Au contraire Ara’s slimmed down modularity now appears aimed at creating more electronic stuff per person/smartphone, by selling a pick ‘n’ mix of additional hardware bits and thereby encouraging an expanding of the electronics-plus-plastics pie.

And if Google is thinking that custom add-ons could be a way to spin out the lifespan of a single smartphone, by encouraging people to hold onto a handset for longer and thereby decrease total upgrade wastage over the longer term, well it’s not making a big song and dance about that being its mission as yet. So we’ll have to wait and see.

Meanwhile, a very different company has (quietly) made that sort of modularity a reality. Step forward Fairphone whose Fairphone 2 Android smartphone, which you can buy today (for €525), is “designed for repairability” — with a series of modules that can be swapped out when you need a new processor, say, or display.
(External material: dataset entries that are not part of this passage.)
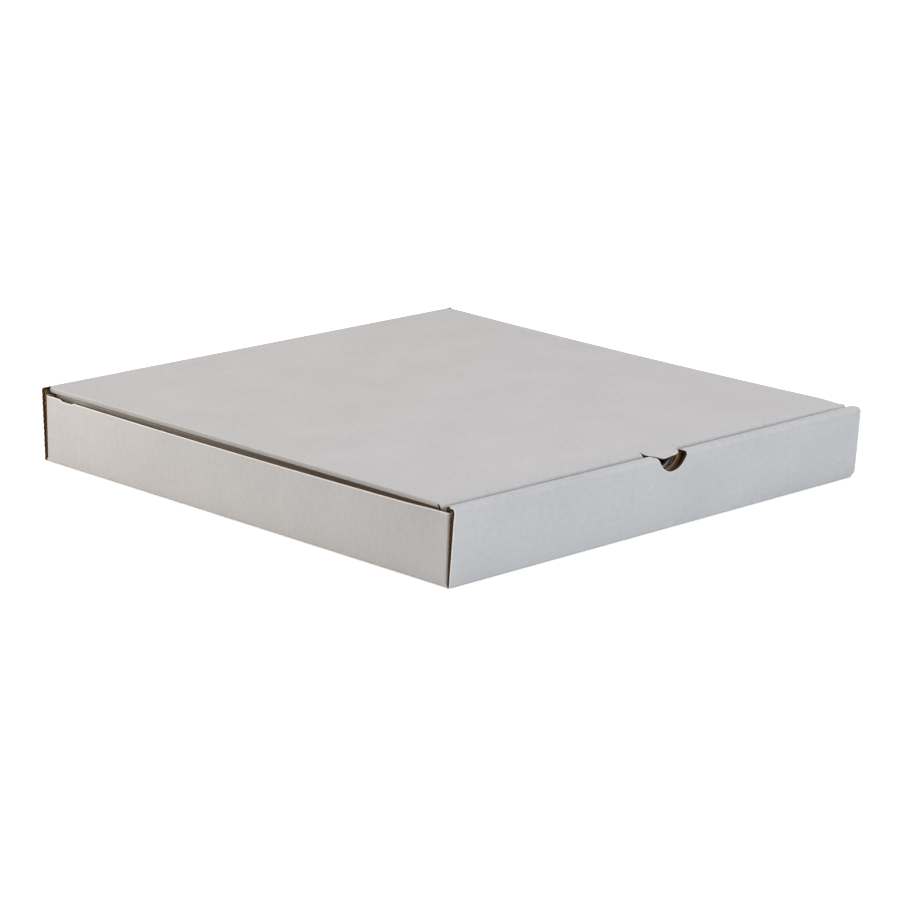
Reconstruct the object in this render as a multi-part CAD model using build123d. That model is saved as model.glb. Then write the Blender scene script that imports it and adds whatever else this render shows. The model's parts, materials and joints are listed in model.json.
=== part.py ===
from build123d import *
import math
import os

# A closed pizza box folded from one sheet of single-wall corrugated board.
# The frame is the box's own: X runs left to right along the front, the front is at -Y, +Z is up,
# and the origin is the middle of the underside of the base. All sizes are in millimetres.

# The board and its folds
board = 1.6               # thickness of the sheet
fold_radius = 1.3         # outside radius of a fold whose crease is crushed, so that it turns sharply
ply_gap = 0.25            # air between two plies that lie against each other

# The board's flutes run from side to side, and lie open at the raw edges that cross them
flute_pitch = 3.4
flute_depth = 2.0         # how deep a raw edge is open
flute_margin = 1.0        # closed board between the last flute and a fold or a corner
liner = 0.3
medium = 0.22             # the fluted sheet between the two liners
flute_shoulder = 0.7      # height of a flute's hollow half way to its end, as a share of its rise

# The tray
tray_width = 314.8        # across the side walls' feet, outside
tray_depth = 313.8        # from the foot of the front wall to the foot of the back wall, outside
side_height = 37.4        # raw top edge of the side walls
side_bow = 2.8            # the top of a side wall bulges outwards half way along
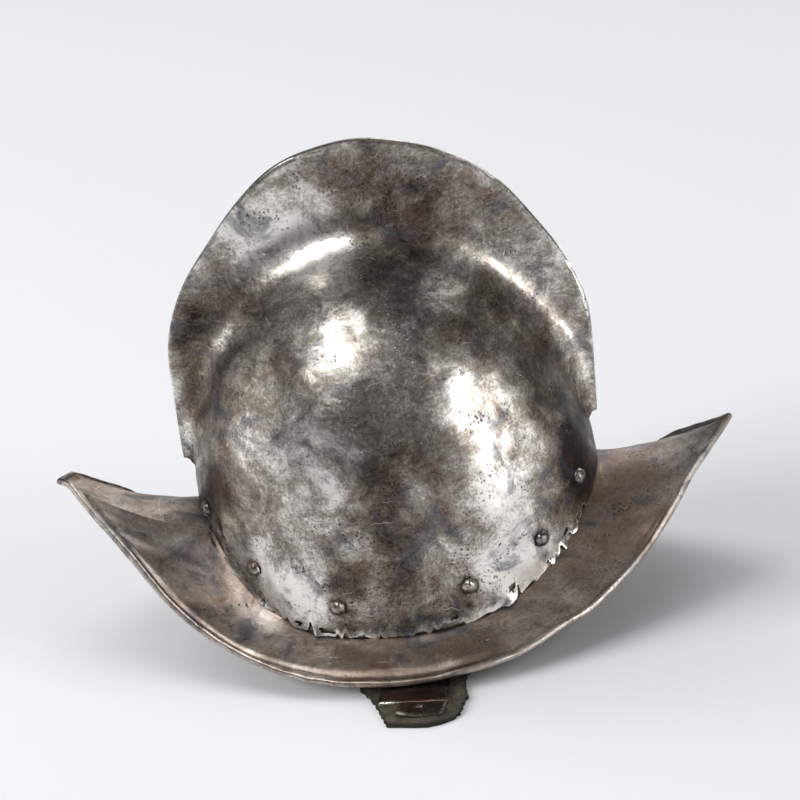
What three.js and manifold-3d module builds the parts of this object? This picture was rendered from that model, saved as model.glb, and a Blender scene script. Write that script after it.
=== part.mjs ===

The spare parts (aka swappable modules) are sold in its online shop…

Surely this more practical, less flashy ‘modularity for sustainability’ is something Google could have pushed for with Ara. And could have played a leadership role in encouraging Android OEMs to look towards the circular economy for their next-gen product inspiration.

Instead it went down (and remains within) a modular rabbit hole, producing a series of fantastical prototype demos and concept videos along the way which have really only been feeding its own publicity agenda at this point…  ‘Oh look at the cute/crazy stuff Google is making now!’ etc etc.

It is true Mountain View is not the only company dabbling with consumer modularity in smartphones. Back in February LG unveiled a smartphone with a swappable nodule on its bottom end. To less than great reviews. And no obvious tsunami of consumer interest. Even so LG clearly thought it worth a punt bringing a modularity-lite concept to market.

But then to stand out in the fiercely competitive smartphone market Android OEMs are having to pull out all the stops — including, apparently, offering consumers the choice to pull off and swap out the rump of their phone. File that one under ‘fiddly gimmick’.

Of course Google has even more incentive than LG to keep Android feeling fresh and funky, given the platform is the dominant smartphone OS by a huge margin — and Google obviously wants to keep it that way. So you could say there’s an element of ‘sustainability’ in its modular thinking with project Ara. But just a more self-serving kind that aims to keep developers enthused and perceptions tickled.

So if/when Ara ships ‘some time’ in 2017, as it’s now billed to, even though the phone will in all likelihood sell only in tiny quantities to niche, enthusiast buyers, the project will have done its bit for its parent entity by feeding the company’s wider brand narrative for multiple years. And that’s a mission Google/Alphabet is of course 100% committed to.